Organizations embarking on AI-enabled cybersecurity programs need to start with clearly defined roles and responsibilities for cyber analysts who will act as the mediator between algorithm output and eventual action. In addition, there should be control processes in place to monitor AI algorithms for any behavioural anomalies.
AI has the potential of extending the capabilities of convention security solutions and bring next-generation features to an organization’s approach to cybersecurity. The current state of cybersecurity is characterised by prolonged detection and remediation times that have resulted in increasing the financial, regulatory and reputational risks associated with cyber threats.
Most organizations, however, are invested in the potential of AI to transform their security operations in terms of cost, efficiency, productivity and accuracy. They will also need a strategic roadmap to effectively integrate AI-based technologies into existing cybersecurity environments.
They need to deliver clean, relevant and up-to-date datasets for AI algorithms to learn from and evolve.

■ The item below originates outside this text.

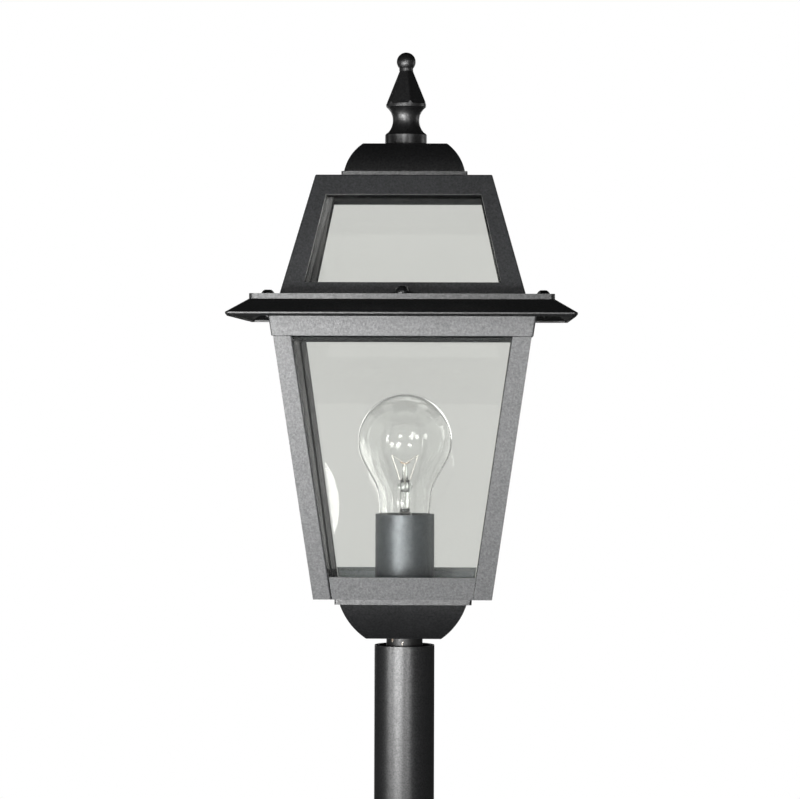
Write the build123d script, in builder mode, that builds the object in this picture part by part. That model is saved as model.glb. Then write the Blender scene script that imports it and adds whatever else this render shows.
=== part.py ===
from build123d import *
import math
import os

# Post top lantern: a square glass lantern, wider at the top, on a round post.
# +Z is up. The origin is on the post's axis, at the open lower end of the post
# tube, where the next post section is pushed in. Sizes are in millimetres.
# "Half" sizes are half of a square's width. Side 0 is the front (-Y), and the
# others follow counter-clockwise seen from above: right, back and left.

# ---------------------------------------------------------------- sizes

# Post tube and the bushing that carries the lantern
post_radius = 19.05
post_length = 130.0
socket_radius = 17.05
socket_clearance = 2.0
post_bore_radius = 16.5
bushing_length = 32.0
bushing_recess = 6.0
bushing_ledge = 3.0
bushing_bore_radius = 8.5
grub_radius = 3.0
grub_drop = 12.0
grub_angles = (60.0, 120.0)
grub_sink = 0.4
grub_key_radius = 1.6
grub_key_depth = 2.5

# Neck between post and bowl
neck_radius = 11.5
neck_bore_radius = 6.5
neck_thread_radius = 9.0
neck_reveal = 5.4
neck_thread_spare = 1.5
neck_nut_flats = 27.0
neck_nut_height = 6.0
neck_washer_radius = 14.5
neck_washer_thickness = 1.6

# Bowl under the body: a square inverted dome with a flat flange on top
bowl_half_bottom = 23.6
bowl_half_top = 39.6
bowl_height = 22.6
bowl_bulge = 2.1
bowl_wall = 2.5
bowl_flange_half = 42.7
bowl_flange_thickness = 4.0
bowl_mouth_half = 28.0
bowl_mouth_corner = 6.0
bowl_screw_place = 34.5
bowl_corner_round = 1.5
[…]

They have to choose the right use cases that can maximize business value without being bogged down by complexity.
They have to create cross-sectoral partnerships to exchange security information that will allow them to shift from reactive to proactive threat mitigation.
They have to prioritize the adoption of technologies such as SOAR to extract the best value from their AI investments. And finally, they have to define governance mechanisms that address the risks and concerns of AI in cybersecurity.